OP_RETURN inside TapScript



Summary:

Since Taproot was activated, it's no longer necessary to create separate OP_RETURN outputs to be pushed on-chain. Users can now attach any data to a transaction by creating an "OP_RETURN" branch in the TapScript. By doing this, they can store data off-chain and always prove that it's connected with some taproot address, which was pushed on-chain. Furthermore, they can store more than 80 bytes for free since no such taproot branch will ever be pushed on-chain and used as an input. Ruben Somsen notes that committing to an ECC point allows users to tweak it to commit data inside it (i.e. pay-to-contract), including P2PK and P2PKH. This means that users can commit to 1.5GB of data using OP_RETURN or even an entire merkle tree of hashes, as is the case with Todd's opentimestamps. However, tweaking an ECC point in non-deterministic ways also makes it harder to recover from backup since it requires knowing the full commitment.

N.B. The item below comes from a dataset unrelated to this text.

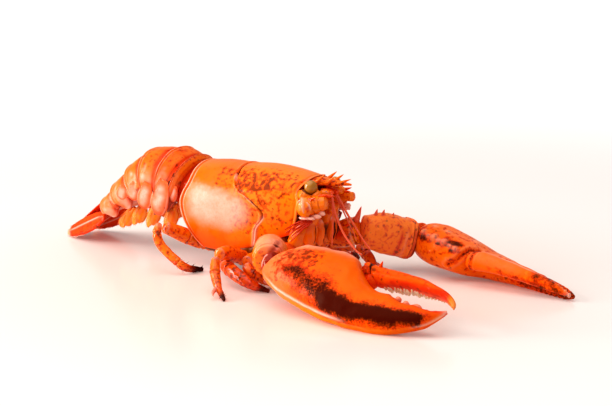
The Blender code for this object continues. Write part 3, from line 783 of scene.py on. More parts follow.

It's worth noting that the scheme isn't equivalent to op_return because it requires the user to communicate out-of-band to reveal the commitment, whereas with op_return the data is immediately visible. While not popular, BIP47 and various colored coin protocols rely on this. That said, storing additional data on-chain is expensive, and Ruben suggests that attaching data to the TapScript takes zero additional bytes on-chain and can be done using a taproot public key as usual.